In the Rapid Software Testing course, we present this idea (Note to Eric: we’ve added this since you took the class): To test is to compose, edit, narrate, and justify two parallel stories. You must tell a story about the product: how it works, how it fails, and how it might not work in ways that matter to your client (and in the context of a retrospective, you might like to talk about how the product was failing and is now working). But in order to give that story its warrant, you must tell another story: you must tell a story about your testing.

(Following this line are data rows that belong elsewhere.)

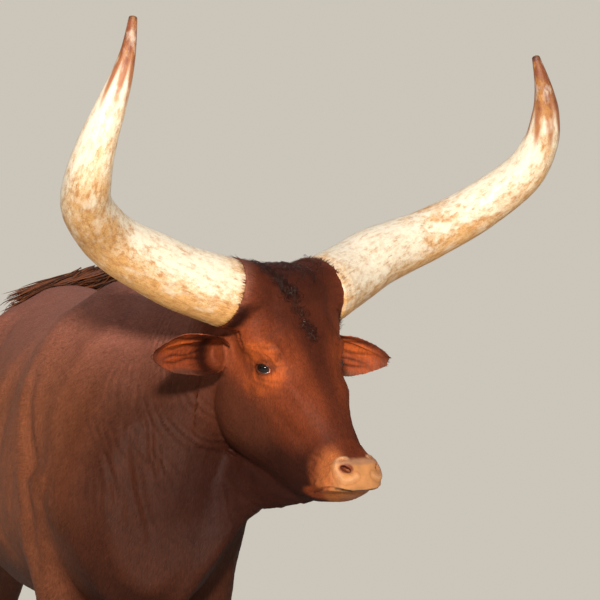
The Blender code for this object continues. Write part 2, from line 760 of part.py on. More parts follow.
NAPE_SEAM = (Vector((0.0, -0.098, -0.105)), Vector((0.0, 0.986, -0.164)))
JAW_SEAM = (Vector((0.0, -0.094, -0.345)), Vector((0.0, 0.480, 0.877)))
NECK_SEAM = (Vector((0.215, 0.0, 1.05)), Vector((0.935, 0.0, 0.355)))


def head_seams():
    """Points on the two cuts behind and below the head, with directions into the head."""
    return [(head_point(*point), head_direction(*normal)) for point, normal in (NAPE_SEAM, JAW_SEAM)]


def head_region(grow):
    """The space that the head fills in front of the nape cut and above the jaw cut."""
    item = head_block(1.0, -0.5, 0.5, (-0.5, 0.6), (-0.8, 0.6))
    for point, normal in head_seams():
        combine(item, [slab(point - normal * grow, -normal)], "DIFFERENCE")
    return item


def build_head(name):
    """The head with its stubs and ear roots cut flat and its features opened."""
    item = head_skin()
    thin_out(item, HEAD_TRIANGLES)
    item.name = name
    for point, normal in head_seams():
        combine(item, [slab(point + normal * GAP / 2, -normal)], "DIFFERENCE")
    for side in (1.0, -1.0):
        base, along = horn_base(side)
        combine(item, [slab(base - along * GAP, along, 0.5)], "DIFFERENCE")
        beyond = head_block(side, EAR_SEAM - GAP / 2, 0.4, (-0.25, 0.03), (-0.26, -0.080))
        combine(item, [beyond], "DIFFERENCE")
        cut_eye(item, side)
        cut_nostril(item, side)
    return cut_mouth(item)


def leg_region(place, grow):
    """The block that holds one leg below its cut, grown or shrunk a little."""
    side = side_of(place)
    if place.startswith("front"):
        low, high = (-0.10, 0.078, -0.10), (0.40, 0.45, 0.735)
        top = None
    else:
        low, high = (-1.50, 0.042, -0.10), (-0.66, 0.50, 1.05)
        top = (Vector((-0.66, 0.0, 0.74)), Vector((0.377, 0.0, 0.926)))
    low, high = Vector(low), Vector(high)
    low[1], high[1] = sorted((side * low[1], side * high[1]))
    edge = Vector((grow, grow, grow))
    item = block(low - edge, high + edge)
    if top:
        point, normal = top
        combine(item, [slab(point + normal * grow, normal, 3.0)], "DIFFERENCE")
    return item


def build_leg(body, place):
    """One leg cut from the body, flat above the hooves, with sockets for its dewclaws."""
    item = copy_of(body, "leg_" + place)
    combine(item, [leg_region(place, -GAP / 2)], "INTERSECT")
    floor = slab(Vector((0.0, 0.0, HOOF_HEIGHT + GAP)), Vector((0.0, 0.0, -1.0)))
    combine(item, [floor], "DIFFERENCE")
    for row, radii in dewclaws(place):
        socket = ellipsoid("Socket", row, [radius + GAP for radius in radii], None, 1)
        combine(item, [socket], "DIFFERENCE")
    return item


def dewclaws(place):
    """Places and sizes of the two dewclaws behind a fetlock."""
    section = leg_sections(place)[-3]
    back = section.bottom
    return [(Vector((back.x + 0.004, back.y + across, 0.118)), (0.013, 0.011, 0.017))
            for across in (-0.021, 0.021)]


def claw(place, inner):
    """One half of a cloven hoof, standing on a flat sole."""
    side = side_of(place)
    section = leg_sections(place)[-1]
    x, y = section.top.x - 0.072, section.top.y
    sign = -side if inner else side
    centre = y + sign * (HOOF_WIDTH / 2 + SOLE_GAP / 2)
    rows = (
        (0.000, 0.118, -0.010, 0.0260, 1.7, 2.4),
        (0.020, 0.108, -0.014, 0.0262, 1.7, 2.4),
        (0.045, 0.092, -0.022, 0.0262, 1.9, 2.4),
        (HOOF_HEIGHT, 0.073, -0.028, 0.0255, 2.2, 2.4),
    )
    sections = [Section(Vector((x + front, centre - sign * 0.35 * (front - 0.073) * 0.5, z)),
                        Vector((x + back, centre, z)), LEFT, half, 0.62, up, down)
                for z, front, back, half, up, down in rows]
    word = "inner" if inner else "outer"
    return loft("hoof_" + place + "_" + word, sections, 12)


def tail_points():
    """Centre line of the tail, flicked out to the left and up over the rump."""
    return smooth_path((
        (-1.170, 0.000, 1.262), (-1.245, 0.004, 1.268), (-1.318, 0.020, 1.232), (-1.372, 0.055, 1.170),
        (-1.405, 0.115, 1.122), (-1.418, 0.190, 1.112), (-1.405, 0.258, 1.158), (-1.368, 0.290, 1.238),
        (-1.312, 0.282, 1.304), (-1.248, 0.235, 1.348), (-1.195, 0.170, 1.366),
    ), 34)


def tail_radii():
    """Radius along the tail."""
    return smooth_values((0.038, 0.034, 0.029, 0.0245, 0.0215, 0.0195, 0.018, 0.0165, 0.015, 0.0135, 0.0125), 34)


def tail_piece(name, first, last, extra=0.0):
    """A length of the tail between two numbered points, its start set off by the gap or by extra."""
    points = tail_points()
    sections = tube_sections(points, [radius + extra for radius in tail_radii()])[first:last + 1]
    start = GAP if first > 0 else -extra
    along = (points[first + 1] - points[max(first - 1, 0)]).normalized()
    sections[0] = moved(sections[0], along * start)
    return loft(name, sections, 8)


def switch_path():
    """Centre line of the hair at the tail's end, thrown across the rump from left to right."""
    return smooth_path(((-1.195, 0.170, 1.366), (-1.150, 0.105, 1.372), (-1.105, 0.035, 1.368),
                        (-1.070, -0.045, 1.356), (-1.050, -0.125, 1.338)), 9)


def lock(path, widths, thickness, lean):
    """A flat tapered lock along points."""
    shape = bmesh.new()
    rings = []
    for index, point in enumerate(path[:-1]):
        along = (path[index + 1] - path[max(index - 1, 0)]).normalized()
        across = along.cross(UP).normalized()
        across = (across + UP * lean).normalized()
        across = (across - along * across.dot(along)).normalized()
        third = along.cross(across).normalized()
        width, thick = widths[index], thickness * (1.0 - 0.6 * index / len(path))
        corners = (across * width, third * thick, -across * width, -third * thick)
        rings.append([shape.verts.new(point + corner) for corner in corners])
    tip = shape.verts.new(path[-1])
    for first, second in zip(rings, rings[1:]):
        for step in range(4):
            after = (step + 1) % 4
            shape.faces.new((first[step], first[after], second[after], second[step]))
    for step in range(4):
        shape.faces.new((rings[-1][step], rings[-1][(step + 1) % 4], tip))
    shape.faces.new(rings[0])
    return from_bmesh("Lock", shape)


def clear_of(point, tree, distance):
    """Move a point out until it stands the given distance off a surface."""
    spot, normal, _, _ = tree.find_nearest(point)
    if (point - spot).dot(normal) < distance:
        return spot + normal * distance
    return point


def build_switch(name, torso):
    """The hair of the tail's end: flat locks round a short core, lying over the rump."""
    tree = BVHTree.FromObject(torso, bpy.context.evaluated_depsgraph_get())
    line = switch_path()
    points = tail_points()
    start = tube_sections(points, tail_radii())[-1]
    later = tube_sections(line[1:5], (0.020, 0.020, 0.014, 0.006), 1.0, start.side)
    start = moved(start, (points[-1] - points[-2]).normalized() * GAP)
    core = loft(name, [start] + later, 8)
    draws = random.Random(11)
    locks = []
    for index in range(16):
        first = draws.choice((0.6, 1.0, 1.6, 2.2, 2.8))
        last = min(8.0, first + draws.uniform(4.4, 6.4))
        angle = 2.0 * math.pi * index / 16 + draws.uniform(-0.2, 0.2)
        path = []
        for step in range(5):
            place = first + (last - first) * step / 4
            low = min(int(place), 7)
            point = line[low].lerp(line[low + 1], place - low)
            along = (line[low + 1] - line[low]).normalized()
            across = along.cross(UP).normalized()
            spread = 0.007 + 0.050 * (step / 4) ** 1.2
            wave = 0.006 * math.sin(step * 1.9 + index)
            offset = across * (math.cos(angle) * spread + wave) + UP * math.sin(angle) * spread * 0.40
            path.append(clear_of(point + offset, tree, 0.008 - 0.001 * step))
        widths = (0.010, 0.013, 0.012, 0.008)
        locks.append(lock(path, widths, 0.0042, draws.uniform(-0.5, 0.5)))
    return combine(core, locks, "UNION")


def shade(item, finish):
    """Give a node its material and smooth shading with sharp cut edges."""
    item.data.materials.clear()
    item.data.materials.append(material(finish))
    item.data.shade_smooth()
    item.data.set_sharp_from_angle(angle=math.radians(50.0))
    return item


def centre_on_floor(items):
    """Shift every node so that the origin is the middle of the whole box, on the floor."""
    lows = np.array([np.array([vertex.co for vertex in item.data.vertices]).min(axis=0) for item in items])
    highs = np.array([np.array([vertex.co for vertex in item.data.vertices]).max(axis=0) for item in items])
    low, high = lows.min(axis=0), highs.max(axis=0)
    shift = Vector((-(low[0] + high[0]) / 2, -(low[1] + high[1]) / 2, -low[2]))
    for item in items:
        item.data.transform(Matrix.Translation(shift))
    return shift


def build_neck(body):
    """The neck and dewlap between the shoulders, the nape and the jaw."""
    item = copy_of(body, "neck")
    point, normal = NECK_SEAM
    combine(item, [slab(point + normal * GAP / 2, -normal)], "DIFFERENCE")
    combine(item, [head_region(GAP / 2)], "DIFFERENCE")
    for place in ("front_left", "front_right"):
        combine(item, [leg_region(place, GAP / 2)], "DIFFERENCE")
    return item


def build_torso(body):
    """The trunk without its neck and legs, with a socket for the root of the tail."""
    item = copy_of(body, "torso")
    point, normal = NECK_SEAM
    combine(item, [slab(point - normal * GAP / 2, normal)], "DIFFERENCE")
    for place in LEG_SHIFTS:
        combine(item, [leg_region(place, GAP / 2)], "DIFFERENCE")
    return combine(item, [tail_piece("Socket", 0, 8, GAP)], "DIFFERENCE")


def feet(place):
    """The claws and dewclaws of one leg."""
    items = [claw(place, inner) for inner in (True, False)]
    for number, (spot, radii) in enumerate(dewclaws(place)):
        items.append(ellipsoid("dewclaw_%s_%d" % (place, number + 1), spot, radii, None, 1))
    return items


def tail_lengths():
    """The three lengths of the tail's cord."""
    spans = zip(("root", "middle", "end"), TAIL_SEAMS, TAIL_SEAMS[1:])
    return [tail_piece("tail_" + word, first, last) for word, first, last in spans]


def main():
    """Build every node and return the shift from the work frame."""
    clear_scene()
    body = thin_out(body_skin(), BODY_TRIANGLES)
    torso = build_torso(body)
    flesh = [torso, build_neck(body), build_head("head")]
    hooves = []
    for place in LEG_SHIFTS:
        flesh.append(build_leg(body, place))
        hooves += feet(place)
    drop(body)
    horns, eyes = [], []
    for side, word in ((1.0, "left"), (-1.0, "right")):
        flesh.append(ear(side, "ear_" + word))
        horns.append(horn(side, "horn_" + word))
        eyes.append(eye(side, "eye_" + word))
    flesh += tail_lengths()
    hair = [build_switch("tail_switch", torso)]
    finished = []
    for finish, items in (("hide", flesh), ("horn", horns), ("eye", eyes), ("hoof", hooves), ("hair", hair)):
        finished += [shade(item, finish) for item in items]
    return centre_on_floor(finished)


SHIFT = main()
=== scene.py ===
"""Studio scene of a life-size standing ankole-watusi, dressed over its fixed solids."""

import logging
import math
from dataclasses import dataclass
from enum import Enum

import bmesh
import bpy
import numpy as np
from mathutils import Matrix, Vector
from mathutils.bvhtree import BVHTree


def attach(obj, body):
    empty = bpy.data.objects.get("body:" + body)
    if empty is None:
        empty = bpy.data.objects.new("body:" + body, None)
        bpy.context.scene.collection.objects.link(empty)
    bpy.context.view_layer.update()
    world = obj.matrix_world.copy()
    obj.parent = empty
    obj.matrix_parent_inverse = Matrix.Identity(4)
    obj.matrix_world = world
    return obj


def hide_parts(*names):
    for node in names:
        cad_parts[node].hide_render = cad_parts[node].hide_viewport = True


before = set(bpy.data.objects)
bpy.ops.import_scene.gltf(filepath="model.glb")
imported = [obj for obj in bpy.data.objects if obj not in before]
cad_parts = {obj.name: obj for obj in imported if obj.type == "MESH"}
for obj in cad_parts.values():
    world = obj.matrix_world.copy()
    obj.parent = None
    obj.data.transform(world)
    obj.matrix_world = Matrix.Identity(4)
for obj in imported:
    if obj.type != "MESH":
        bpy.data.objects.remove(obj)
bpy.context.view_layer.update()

log = logging.getLogger("watusi")

FLESH = ("torso", "neck", "head", "ear_left", "ear_right", "leg_front_left", "leg_front_right",
         "leg_hind_left", "leg_hind_right", "tail_root", "tail_middle", "tail_end")
FEET = ("front_left", "front_right", "hind_left", "hind_right")
MIDDLE = -0.2947
COLLAR_FACING = (0.859, 0.382, 0.338)
HEAD_MIDDLE = (0.0, 0.06, -0.18)


class Side(Enum):
    """Sides of the animal, as a sign along its left."""

    LEFT = 1.0
    RIGHT = -1.0


class Hair(Enum):
    """Kinds of tuft, as the number of lengths each one is bent in."""

    STRAIGHT = 1
    CURLED = 4


def tone(red: float, green: float, blue: float) -> np.ndarray:
    """Linear colour from a colour as a screen shows it.

    Args:
        red, green, blue: Parts from 0 to 255.

    Returns:
        Three linear numbers.
    """
    parts = np.array((red, green, blue)) / 255.0
    return np.where(parts <= 0.04045, parts / 12.92, ((parts + 0.055) / 1.055) ** 2.4)


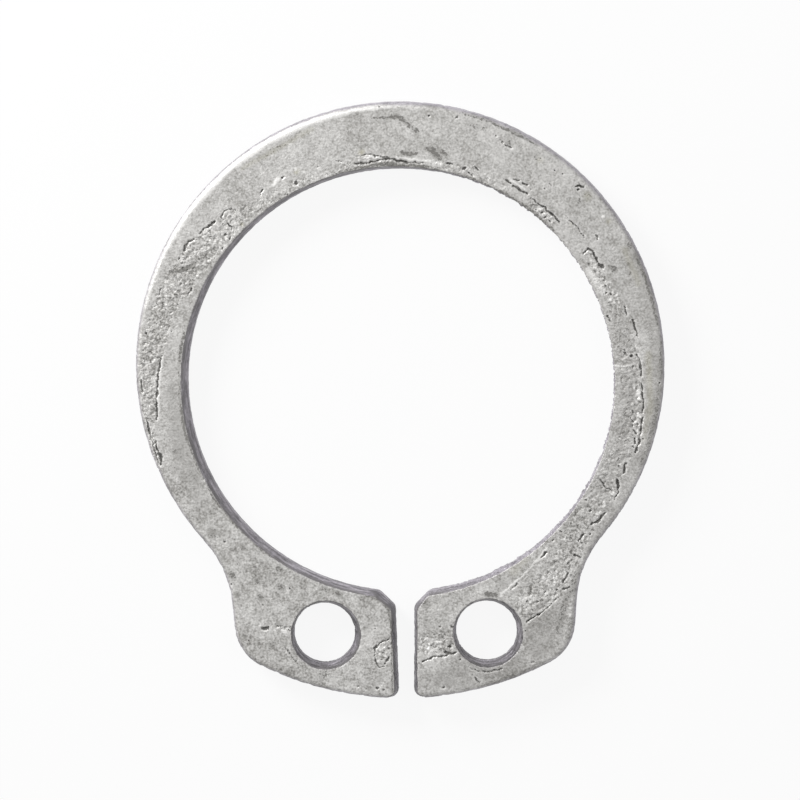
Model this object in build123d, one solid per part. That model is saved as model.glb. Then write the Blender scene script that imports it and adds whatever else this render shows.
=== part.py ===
from build123d import *

import math
import os

# External retaining ring for a groove in a 16 mm shaft. It is one piece of spring steel,
# punched as a ring that is widest opposite its gap, with a lug and a plier hole on each
# side of the gap. Millimetres and degrees. The origin is on the bore axis in the lower
# face, +Z is up and the lugs point along -Y.

thickness = 1.0

# The outer circle is set off from the bore, so the ring narrows towards the lugs.
bore_radius = 7.35
wide_section = 2.3
narrow_section = 1.23

# Both lugs end on one arc about the bore axis. Their sides lean in towards their tips.
lug_height = 3.68
lug_half_width = 5.88
lug_side_lean = 4.5
lug_neck_radius = 3.9
lug_corner_radius = 1.65
lug_side_flat = 0.1

# The plier holes sit in the middle of the lugs' height.
hole_radius = 1.05
hole_spacing = 5.62

# The gap widens towards the bore, where its corners are cut off and eased.
gap_mouth_width = 0.52
gap_root_width = 0.64
gap_corner_cut = 0.5
gap_corner_ease = 0.3
gap_mouth_sweep = 65.0

# The press leaves its marks on every edge. The outer edge is rolled over at the top.
# The bore, gap and holes were pierced from below: they are rolled over at the bottom,
# cut clean for a share of the thickness and torn wider from there to the top face.
outer_roll = 0.2
outer_break = 0.05
inner_roll = 0.08
inner_roll_angle = 45.0
clean_share = 0.45
bore_breakout = 0.12
hole_breakout = 0.15

# How far a punch runs past the faces that it goes through.
overrun = 0.1

lug_radius = bore_radius + lug_height
ring_radius = bore_radius + (wide_section + narrow_section) / 2
ring_offset = (wide_section - narrow_section) / 2
hole_circle_radius = bore_radius + lug_height / 2
hole_level = -math.sqrt(hole_circle_radius**2 - (hole_spacing / 2) ** 2)
clean_height = thickness * clean_share


def side_at(level):
    """Half width of the lugs' outline at a level on Y, before its corners are rounded."""
    return lug_half_width + (level - hole_level) * math.tan(math.radians(lug_side_lean))


def widest_neck():
    """Largest neck radius that still runs into the lug's side above the lug's corner."""
    lean = math.cos(math.radians(lug_side_lean))
    bore_to_side = side_at(0) * lean
    ring_to_side = side_at(ring_offset) * lean
    corner_reach = lug_radius - lug_corner_radius
    corner_start = math.sqrt(corner_reach**2 - (bore_to_side - lug_corner_radius) ** 2)
    room = corner_start + ring_offset * lean - lug_side_flat
    return (room**2 + ring_to_side**2 - ring_radius**2) / (2 * (ring_radius - ring_to_side))


def ring_outline():
    """Outer outline: an offset circle that blends into two lugs, drawn as one."""
    tip_level = -(lug_radius + overrun)
    left_side = [(-side_at(0), 0), (-side_at(tip_level), tip_level)]
    right_side = [(side_at(tip_level), tip_level), (side_at(0), 0)]
    with BuildSketch() as outline:
        with BuildLine():
            Polyline(*left_side, *right_side, close=True)
        make_face()
        Circle(lug_radius, mode=Mode.INTERSECT)
        with Locations((0, ring_offset)):
            Circle(ring_radius)
        necks = outline.vertices().sort_by(Axis.Y)[2:4]
        fillet(necks, min(lug_neck_radius, widest_neck()))
        tips = outline.vertices().sort_by(Axis.Y)[:2]
        fillet(tips, lug_corner_radius)
    return outline.sketch


def bore_and_gap_plan():
    """Plan of the opening that one punch makes: the bore, the gap and its corners."""
    cut_level = -bore_radius + gap_corner_ease
    cut_width = gap_root_width / 2 + gap_corner_cut + gap_corner_ease
    root = (gap_root_width / 2, -bore_radius - gap_corner_cut)
    turn = math.tan(math.radians(gap_mouth_sweep / 2))
    mouth = (gap_mouth_width / 2, -lug_radius + gap_corner_ease * (1 - turn))
    flare = 2 * gap_corner_ease
    drop = flare / math.tan(math.radians(gap_mouth_sweep))
    outside = (mouth[0] + flare, mouth[1] - drop)
    side = [(cut_width, cut_level), root, mouth, outside]
    other_side = [(-x, y) for x, y in reversed(side)]
    with BuildSketch() as plan:
        with BuildLine():
            Polyline(*side, *other_side, close=True)
        make_face()
        Circle(bore_radius)
        corners = plan.vertices().filter_by_position(Axis.Y, mouth[1], -bore_radius / 2)
        fillet(corners, gap_corner_ease)
    return plan.sketch


def punched(plan, breakout):
    """What a punch clears: a rolled entry, a clean straight wall and a torn, wider exit."""
    entry_depth = inner_roll + overrun
    torn_height = thickness - clean_height
    tear_angle = math.degrees(math.atan(breakout / torn_height))
    entry = extrude(Pos(Z=inner_roll) * plan, -entry_depth, taper=-inner_roll_angle)
    clean = extrude(Pos(Z=inner_roll) * plan, clean_height - inner_roll)
    torn = extrude(Pos(Z=clean_height) * plan, torn_height + overrun, taper=-tear_angle)
    return entry + clean + torn


def retaining_ring():
    ring = extrude(ring_outline(), thickness)
    ring = fillet(ring.edges().group_by(Axis.Z)[-1], outer_roll)
    ring = fillet(ring.edges().group_by(Axis.Z)[0], outer_break)
    ring -= punched(bore_and_gap_plan(), bore_breakout)
    for side in (-1, 1):
        hole_plan = Pos(side * hole_spacing / 2, hole_level) * Circle(hole_radius)
        ring -= punched(hole_plan, hole_breakout)
    return ring


os.makedirs("parts", exist_ok=True)
export_step(retaining_ring(), "parts/retaining_ring.step")
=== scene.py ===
# External retaining ring, punched from spring steel, dull grey and worn.
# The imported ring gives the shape. Here it gets its worn skin, its finish with some painted shade and painted
# highlights, a table and lights.
import math
import bpy
import bmesh
from mathutils import Matrix, Vector


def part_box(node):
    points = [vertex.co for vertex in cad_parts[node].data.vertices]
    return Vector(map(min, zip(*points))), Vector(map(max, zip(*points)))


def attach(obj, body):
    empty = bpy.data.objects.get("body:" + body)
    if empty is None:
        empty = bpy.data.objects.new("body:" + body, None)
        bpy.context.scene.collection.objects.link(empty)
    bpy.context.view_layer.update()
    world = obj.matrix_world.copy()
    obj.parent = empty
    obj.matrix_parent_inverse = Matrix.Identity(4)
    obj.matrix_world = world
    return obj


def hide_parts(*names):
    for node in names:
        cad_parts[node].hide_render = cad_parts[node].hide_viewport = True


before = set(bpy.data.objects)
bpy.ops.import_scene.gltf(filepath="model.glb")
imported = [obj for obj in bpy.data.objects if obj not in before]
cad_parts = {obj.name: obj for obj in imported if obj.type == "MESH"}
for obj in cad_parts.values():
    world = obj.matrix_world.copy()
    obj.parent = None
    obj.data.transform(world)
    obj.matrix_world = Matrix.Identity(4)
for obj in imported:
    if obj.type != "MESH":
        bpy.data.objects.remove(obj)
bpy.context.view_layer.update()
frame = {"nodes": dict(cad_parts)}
scene = bpy.context.scene
mm = 0.001                                  # the ring's skin is worked in millimetres, then brought back
print("loaded the frame:", ", ".join(frame["nodes"]))


class Wire:
    # one socket of a node tree, so that its arithmetic can be written as Python
    def __init__(self, tree, socket):
        self.tree = tree
        self.socket = socket

    def calc(self, operation, *values):
        settings = {"operation": operation}
        return addNode(self.tree, "ShaderNodeMath", settings, dict(enumerate(values)))

    def __add__(self, other):
        return self.calc("ADD", self, other)

    def __radd__(self, other):
        return self.calc("ADD", other, self)

    def __sub__(self, other):
        return self.calc("SUBTRACT", self, other)

    def __rsub__(self, other):
        return self.calc("SUBTRACT", other, self)

    def __mul__(self, other):
        return self.calc("MULTIPLY", self, other)

    def __rmul__(self, other):
        return self.calc("MULTIPLY", other, self)

    def __truediv__(self, other):
        return self.calc("DIVIDE", self, other)

    def __rtruediv__(self, other):
        return self.calc("DIVIDE", other, self)

    def lower(self, other):
        return self.calc("MINIMUM", self, other)

    def higher(self, other):
        return self.calc("MAXIMUM", self, other)

    def between(self, start, end):
        # 0 at start and 1 at end, with a soft ramp between; start may be the larger
        return addNode(self.tree, "ShaderNodeMapRange", {"interpolation_type": "SMOOTHSTEP"},
                       {0: self, 1: start, 2: end, 3: 0.0, 4: 1.0})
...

In a case like Eric’s, that story would take the form of a summary report focused on two things: what you want to convey to your clients, and what they want to know from you (and, ideally, those two things should be in sync with each other).

To do that, you might like to consider various structures to frame your story. Let’s start with the elements of what we (somewhat whimsically) call The Universal Test Procedure (you can find it in the course notes for the class). From a retrospective view, that would include

  • your model of the test space (that is, what was inside and outside the scope of your testing, and in particular the risks that you were trying to address)
  • the oracles that you used
  • the coverage that you obtained
  • the test techniques you applied
  • the ways in which you configured the product
  • the ways in which you operated the product
  • the ways in which you observed the product
  • the ways in which you evaluated the product; and
  • the heuristics by which you decided to stop testing
  • what you discovered and reported, and how you reported

You might also consider the structures of exploratory testing. Even if your testing isn’t highly exploratory, a lot of the structures have parallels in scripted testing.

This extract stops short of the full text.